### Data lines
════════════════

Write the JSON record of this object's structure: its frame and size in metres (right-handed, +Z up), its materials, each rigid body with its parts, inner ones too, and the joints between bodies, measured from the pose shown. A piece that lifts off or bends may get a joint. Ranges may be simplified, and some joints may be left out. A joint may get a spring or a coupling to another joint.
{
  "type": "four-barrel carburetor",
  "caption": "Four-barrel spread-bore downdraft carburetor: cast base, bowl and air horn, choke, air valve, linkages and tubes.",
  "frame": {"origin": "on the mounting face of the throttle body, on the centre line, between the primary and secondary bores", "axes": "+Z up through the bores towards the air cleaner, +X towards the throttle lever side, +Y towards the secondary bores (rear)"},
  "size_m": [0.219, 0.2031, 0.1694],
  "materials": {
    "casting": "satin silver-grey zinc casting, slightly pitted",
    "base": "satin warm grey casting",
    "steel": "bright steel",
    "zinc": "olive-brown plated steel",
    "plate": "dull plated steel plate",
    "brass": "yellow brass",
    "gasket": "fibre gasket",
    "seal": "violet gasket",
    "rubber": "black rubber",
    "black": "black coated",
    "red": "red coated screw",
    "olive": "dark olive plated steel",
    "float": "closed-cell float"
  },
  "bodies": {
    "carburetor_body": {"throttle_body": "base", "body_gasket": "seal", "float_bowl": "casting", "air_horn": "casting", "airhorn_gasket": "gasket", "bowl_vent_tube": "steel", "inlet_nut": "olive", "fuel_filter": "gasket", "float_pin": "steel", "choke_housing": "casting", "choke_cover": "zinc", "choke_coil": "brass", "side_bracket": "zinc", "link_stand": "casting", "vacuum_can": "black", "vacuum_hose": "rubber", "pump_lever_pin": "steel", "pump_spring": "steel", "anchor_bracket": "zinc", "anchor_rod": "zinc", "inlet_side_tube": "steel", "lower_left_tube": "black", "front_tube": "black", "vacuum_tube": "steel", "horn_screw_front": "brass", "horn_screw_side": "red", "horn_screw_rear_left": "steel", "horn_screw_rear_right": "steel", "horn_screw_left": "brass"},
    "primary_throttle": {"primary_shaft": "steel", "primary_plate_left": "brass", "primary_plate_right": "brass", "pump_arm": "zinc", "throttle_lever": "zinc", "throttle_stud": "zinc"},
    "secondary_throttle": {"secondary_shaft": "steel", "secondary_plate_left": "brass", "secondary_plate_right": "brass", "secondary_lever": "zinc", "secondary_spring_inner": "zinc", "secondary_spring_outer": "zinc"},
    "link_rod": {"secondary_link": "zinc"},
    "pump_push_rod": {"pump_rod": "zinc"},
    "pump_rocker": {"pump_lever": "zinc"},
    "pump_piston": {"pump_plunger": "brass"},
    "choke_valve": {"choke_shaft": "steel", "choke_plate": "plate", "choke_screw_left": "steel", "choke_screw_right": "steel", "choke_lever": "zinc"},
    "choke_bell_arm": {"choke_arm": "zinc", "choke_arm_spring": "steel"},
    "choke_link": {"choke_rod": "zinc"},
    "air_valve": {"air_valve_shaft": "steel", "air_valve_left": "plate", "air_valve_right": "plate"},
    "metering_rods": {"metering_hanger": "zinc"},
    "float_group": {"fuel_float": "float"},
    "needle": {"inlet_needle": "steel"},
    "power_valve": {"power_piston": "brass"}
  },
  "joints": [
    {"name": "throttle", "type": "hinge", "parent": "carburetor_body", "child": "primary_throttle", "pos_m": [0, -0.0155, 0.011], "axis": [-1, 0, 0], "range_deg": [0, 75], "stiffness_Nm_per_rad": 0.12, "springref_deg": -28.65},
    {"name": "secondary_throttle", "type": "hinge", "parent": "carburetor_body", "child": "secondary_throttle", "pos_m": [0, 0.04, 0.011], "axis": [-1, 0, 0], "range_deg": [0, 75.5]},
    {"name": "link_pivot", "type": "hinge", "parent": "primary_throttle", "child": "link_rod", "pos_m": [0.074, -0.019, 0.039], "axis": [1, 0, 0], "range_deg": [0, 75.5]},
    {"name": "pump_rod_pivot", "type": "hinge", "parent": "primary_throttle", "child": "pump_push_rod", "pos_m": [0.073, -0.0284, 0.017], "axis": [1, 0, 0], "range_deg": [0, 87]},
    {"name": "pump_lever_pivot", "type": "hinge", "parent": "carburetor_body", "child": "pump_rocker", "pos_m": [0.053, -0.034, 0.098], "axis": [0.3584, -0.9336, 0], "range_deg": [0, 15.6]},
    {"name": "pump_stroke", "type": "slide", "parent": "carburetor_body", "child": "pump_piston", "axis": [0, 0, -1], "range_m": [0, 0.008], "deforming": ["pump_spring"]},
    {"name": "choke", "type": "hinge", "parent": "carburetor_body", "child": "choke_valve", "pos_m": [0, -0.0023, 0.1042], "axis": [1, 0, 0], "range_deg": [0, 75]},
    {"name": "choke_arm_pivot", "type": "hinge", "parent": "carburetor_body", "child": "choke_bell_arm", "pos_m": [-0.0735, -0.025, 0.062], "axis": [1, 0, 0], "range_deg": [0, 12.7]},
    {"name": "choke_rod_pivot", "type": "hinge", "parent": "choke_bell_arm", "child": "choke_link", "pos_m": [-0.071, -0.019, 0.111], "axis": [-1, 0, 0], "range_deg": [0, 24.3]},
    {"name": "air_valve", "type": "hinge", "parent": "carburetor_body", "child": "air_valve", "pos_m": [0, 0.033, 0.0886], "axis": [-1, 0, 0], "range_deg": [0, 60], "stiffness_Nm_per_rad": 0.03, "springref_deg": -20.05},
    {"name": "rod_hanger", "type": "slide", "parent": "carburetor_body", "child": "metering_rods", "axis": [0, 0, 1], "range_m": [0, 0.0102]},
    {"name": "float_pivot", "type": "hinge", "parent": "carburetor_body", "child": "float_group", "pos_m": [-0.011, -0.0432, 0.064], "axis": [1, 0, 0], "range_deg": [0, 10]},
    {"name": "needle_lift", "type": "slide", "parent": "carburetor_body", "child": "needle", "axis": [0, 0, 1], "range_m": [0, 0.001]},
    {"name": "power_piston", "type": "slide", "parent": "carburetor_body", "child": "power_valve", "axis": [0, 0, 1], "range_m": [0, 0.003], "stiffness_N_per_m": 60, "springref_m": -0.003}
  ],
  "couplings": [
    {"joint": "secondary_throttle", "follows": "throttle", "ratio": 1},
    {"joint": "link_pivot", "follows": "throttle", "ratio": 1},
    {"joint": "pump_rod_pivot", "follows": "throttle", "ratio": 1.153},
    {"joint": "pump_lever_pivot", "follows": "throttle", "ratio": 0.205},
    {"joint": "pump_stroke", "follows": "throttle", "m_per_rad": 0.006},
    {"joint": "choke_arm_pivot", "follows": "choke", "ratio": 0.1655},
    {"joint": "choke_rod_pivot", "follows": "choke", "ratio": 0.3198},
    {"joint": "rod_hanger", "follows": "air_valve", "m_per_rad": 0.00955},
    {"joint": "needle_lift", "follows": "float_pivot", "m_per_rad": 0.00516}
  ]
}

════════════════

Give back all the data exactly as written.

### Exercise answer
Write the JSON record of this object's structure: its frame and size in metres (right-handed, +Z up), its materials, each rigid body with its parts, inner ones too, and the joints between bodies, measured from the pose shown. A piece that lifts off or bends may get a joint. Ranges may be simplified, and some joints may be left out. A joint may get a spring or a coupling to another joint.
{
  "type": "four-barrel carburetor",
  "caption": "Four-barrel spread-bore downdraft carburetor: cast base, bowl and air horn, choke, air valve, linkages and tubes.",
  "frame": {"origin": "on the mounting face of the throttle body, on the centre line, between the primary and secondary bores", "axes": "+Z up through the bores towards the air cleaner, +X towards the throttle lever side, +Y towards the secondary bores (rear)"},
  "size_m": [0.219, 0.2031, 0.1694],
  "materials": {
    "casting": "satin silver-grey zinc casting, slightly pitted",
    "base": "satin warm grey casting",
    "steel": "bright steel",
    "zinc": "olive-brown plated steel",
    "plate": "dull plated steel plate",
    "brass": "yellow brass",
    "gasket": "fibre gasket",
    "seal": "violet gasket",
    "rubber": "black rubber",
    "black": "black coated",
    "red": "red coated screw",
    "olive": "dark olive plated steel",
    "float": "closed-cell float"
  },
  "bodies": {
    "carburetor_body": {"throttle_body": "base", "body_gasket": "seal", "float_bowl": "casting", "air_horn": "casting", "airhorn_gasket": "gasket", "bowl_vent_tube": "steel", "inlet_nut": "olive", "fuel_filter": "gasket", "float_pin": "steel", "choke_housing": "casting", "choke_cover": "zinc", "choke_coil": "brass", "side_bracket": "zinc", "link_stand": "casting", "vacuum_can": "black", "vacuum_hose": "rubber", "pump_lever_pin": "steel", "pump_spring": "steel", "anchor_bracket": "zinc", "anchor_rod": "zinc", "inlet_side_tube": "steel", "lower_left_tube": "black", "front_tube": "black", "vacuum_tube": "steel", "horn_screw_front": "brass", "horn_screw_side": "red", "horn_screw_rear_left": "steel", "horn_screw_rear_right": "steel", "horn_screw_left": "brass"},
    "primary_throttle": {"primary_shaft": "steel", "primary_plate_left": "brass", "primary_plate_right": "brass", "pump_arm": "zinc", "throttle_lever": "zinc", "throttle_stud": "zinc"},
    "secondary_throttle": {"secondary_shaft": "steel", "secondary_plate_left": "brass", "secondary_plate_right": "brass", "secondary_lever": "zinc", "secondary_spring_inner": "zinc", "secondary_spring_outer": "zinc"},
    "link_rod": {"secondary_link": "zinc"},
    "pump_push_rod": {"pump_rod": "zinc"},
    "pump_rocker": {"pump_lever": "zinc"},
    "pump_piston": {"pump_plunger": "brass"},
    "choke_valve": {"choke_shaft": "steel", "choke_plate": "plate", "choke_screw_left": "steel", "choke_screw_right": "steel", "choke_lever": "zinc"},
    "choke_bell_arm": {"choke_arm": "zinc", "choke_arm_spring": "steel"},
    "choke_link": {"choke_rod": "zinc"},
    "air_valve": {"air_valve_shaft": "steel", "air_valve_left": "plate", "air_valve_right": "plate"},
    "metering_rods": {"metering_hanger": "zinc"},
    "float_group": {"fuel_float": "float"},
    "needle": {"inlet_needle": "steel"},
    "power_valve": {"power_piston": "brass"}
  },
  "joints": [
    {"name": "throttle", "type": "hinge", "parent": "carburetor_body", "child": "primary_throttle", "pos_m": [0, -0.0155, 0.011], "axis": [-1, 0, 0], "range_deg": [0, 75], "stiffness_Nm_per_rad": 0.12, "springref_deg": -28.65},
    {"name": "secondary_throttle", "type": "hinge", "parent": "carburetor_body", "child": "secondary_throttle", "pos_m": [0, 0.04, 0.011], "axis": [-1, 0, 0], "range_deg": [0, 75.5]},
    {"name": "link_pivot", "type": "hinge", "parent": "primary_throttle", "child": "link_rod", "pos_m": [0.074, -0.019, 0.039], "axis": [1, 0, 0], "range_deg": [0, 75.5]},
    {"name": "pump_rod_pivot", "type": "hinge", "parent": "primary_throttle", "child": "pump_push_rod", "pos_m": [0.073, -0.0284, 0.017], "axis": [1, 0, 0], "range_deg": [0, 87]},
    {"name": "pump_lever_pivot", "type": "hinge", "parent": "carburetor_body", "child": "pump_rocker", "pos_m": [0.053, -0.034, 0.098], "axis": [0.3584, -0.9336, 0], "range_deg": [0, 15.6]},
    {"name": "pump_stroke", "type": "slide", "parent": "carburetor_body", "child": "pump_piston", "axis": [0, 0, -1], "range_m": [0, 0.008], "deforming": ["pump_spring"]},
    {"name": "choke", "type": "hinge", "parent": "carburetor_body", "child": "choke_valve", "pos_m": [0, -0.0023, 0.1042], "axis": [1, 0, 0], "range_deg": [0, 75]},
    {"name": "choke_arm_pivot", "type": "hinge", "parent": "carburetor_body", "child": "choke_bell_arm", "pos_m": [-0.0735, -0.025, 0.062], "axis": [1, 0, 0], "range_deg": [0, 12.7]},
    {"name": "choke_rod_pivot", "type": "hinge", "parent": "choke_bell_arm", "child": "choke_link", "pos_m": [-0.071, -0.019, 0.111], "axis": [-1, 0, 0], "range_deg": [0, 24.3]},
    {"name": "air_valve", "type": "hinge", "parent": "carburetor_body", "child": "air_valve", "pos_m": [0, 0.033, 0.0886], "axis": [-1, 0, 0], "range_deg": [0, 60], "stiffness_Nm_per_rad": 0.03, "springref_deg": -20.05},
    {"name": "rod_hanger", "type": "slide", "parent": "carburetor_body", "child": "metering_rods", "axis": [0, 0, 1], "range_m": [0, 0.0102]},
    {"name": "float_pivot", "type": "hinge", "parent": "carburetor_body", "child": "float_group", "pos_m": [-0.011, -0.0432, 0.064], "axis": [1, 0, 0], "range_deg": [0, 10]},
    {"name": "needle_lift", "type": "slide", "parent": "carburetor_body", "child": "needle", "axis": [0, 0, 1], "range_m": [0, 0.001]},
    {"name": "power_piston", "type": "slide", "parent": "carburetor_body", "child": "power_valve", "axis": [0, 0, 1], "range_m": [0, 0.003], "stiffness_N_per_m": 60, "springref_m": -0.003}
  ],
  "couplings": [
    {"joint": "secondary_throttle", "follows": "throttle", "ratio": 1},
    {"joint": "link_pivot", "follows": "throttle", "ratio": 1},
    {"joint": "pump_rod_pivot", "follows": "throttle", "ratio": 1.153},
    {"joint": "pump_lever_pivot", "follows": "throttle", "ratio": 0.205},
    {"joint": "pump_stroke", "follows": "throttle", "m_per_rad": 0.006},
    {"joint": "choke_arm_pivot", "follows": "choke", "ratio": 0.1655},
    {"joint": "choke_rod_pivot", "follows": "choke", "ratio": 0.3198},
    {"joint": "rod_hanger", "follows": "air_valve", "m_per_rad": 0.00955},
    {"joint": "needle_lift", "follows": "float_pivot", "m_per_rad": 0.00516}
  ]
}